Shechem went to his father and asked his help in securing the girl for his wife. But before Hamor could make an overture to Jacob on his son's behalf, Jacob heard about what had happened to his daughter. He stayed silent and waited for his sons to return from the fields where they had been taking care of the cattle.

King Hamor then appeared at Jacob's house to ask Jacob's permission for Shechem to marry Dinah, making an earnest plea.

…The soul of my son Shechem longeth for your daughter: I pray you give her him to wife. And make ye marriages with us, and give your daughters unto us, and take our daughters unto you. And ye shall dwell with us: and the land shall be before you; dwell and trade ye therein, and get you possessions therein. (Genesis 34:8–10)
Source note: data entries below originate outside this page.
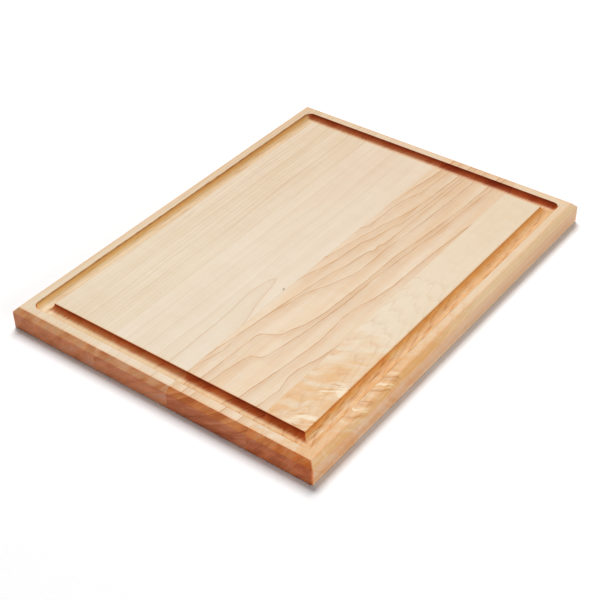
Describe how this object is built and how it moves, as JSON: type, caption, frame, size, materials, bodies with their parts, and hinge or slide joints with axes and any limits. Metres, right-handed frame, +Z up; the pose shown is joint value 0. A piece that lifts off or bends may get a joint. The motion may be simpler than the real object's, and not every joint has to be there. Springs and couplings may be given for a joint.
{
  "type": "cutting board",
  "caption": "Edge-glued hardwood cutting board with a rounded juice groove near the rim and a chamfered top edge.",
  "frame": {"origin": "on the underside, at the middle of the board", "axes": "+X along the grain, the long side; +Y across the grain; +Z up, out of the grooved face"},
  "size_m": [0.508, 0.381, 0.0254],
  "materials": {
    "maple_straight": "sanded and oiled, satin",
    "maple_plain": "sanded and oiled, satin",
    "maple_flowing": "sanded and oiled, satin",
    "maple_curly": "sanded and oiled, satin",
    "wood_glue": "dried, semi-gloss"
  },
  "bodies": {
    "root": {"stave_1": "maple_straight", "stave_2": "maple_straight", "stave_3": "maple_plain", "stave_4": "maple_flowing", "stave_5": "maple_curly", "glue_line_1": "wood_glue", "glue_line_2": "wood_glue", "glue_line_3": "wood_glue", "glue_line_4": "wood_glue"}
  },
  "joints": []
}
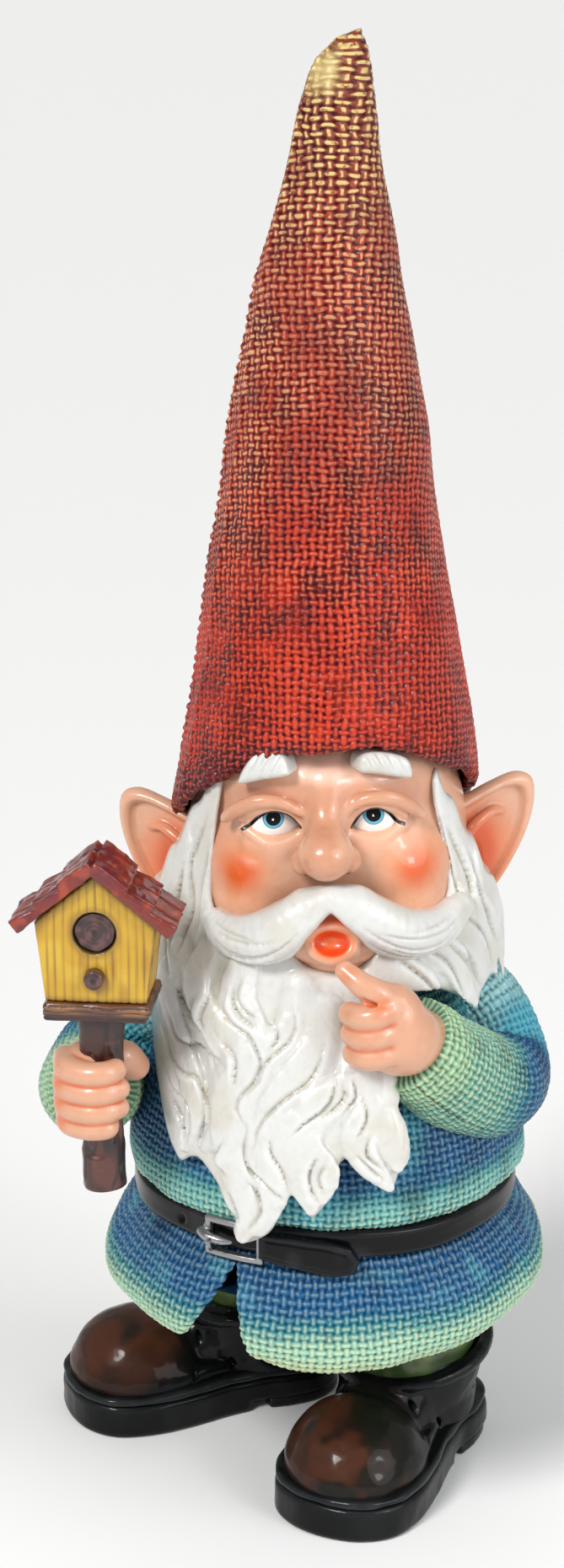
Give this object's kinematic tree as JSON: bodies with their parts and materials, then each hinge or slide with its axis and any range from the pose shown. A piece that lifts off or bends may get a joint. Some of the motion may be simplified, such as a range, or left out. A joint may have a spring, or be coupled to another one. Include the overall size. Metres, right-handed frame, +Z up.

Shechem, so desperate to have Dinah as a wife, also made a monetary offer to Jacob and his sons of a dowry fee, in whatever amount they wanted. According to custom, even if Jacob were to refuse, he could still keep the money. Jacob may have deliberated a moment too long, because his sons answered deceitfully for him. They told Shechem and his father that they would gladly take the money, but they had a custom that their sister could only be given to a circumcised male. Further, the Hebrew women could not intermarry with the men of Hamor's kingdom unless all his men were circumcised. To this, Shechem and Hamor agreed.

Dinah must have gone with Shechem to stay in his house as his guest (Genesis 34:17, 26). Three days after the mass circumcision, while Hamor's men were still in some pain, Dinah's brothers, Simeon and Levi, armed with swords, massacred all the newly circumcised men, including the king and Shechem. They took Dinah out of Shechem's house and returned to Jacob. But Jacob was not happy, and the boys found they now had to defend their actions to their father.

And Jacob said to Simeon and Levi, Ye have troubled me to make me to stink among the inhabitants of the land, among the Canaanites and the Perizzites: and I being few in number, they shall gather themselves together against me, and slay me; and I shall be destroyed, I and my house. And they said, Should he deal with our sister as with a harlot? (Genesis 34:30'31)

Some biblical scholars assert that the revenge of the brothers of Dinah upon the men of Shechem's community was the inciting incident used by the Hebrews to lay claim to the territory. The midrashic literature elaborates on the story by suggesting that the boys, Simeon and Levi, were just teenagers with a highly developed sense of morality, and zealous in their demonstration of it. The aging patriarch Jacob ensures that they will not be able to do such a thing again by reducing their portions of inherited tribal lands.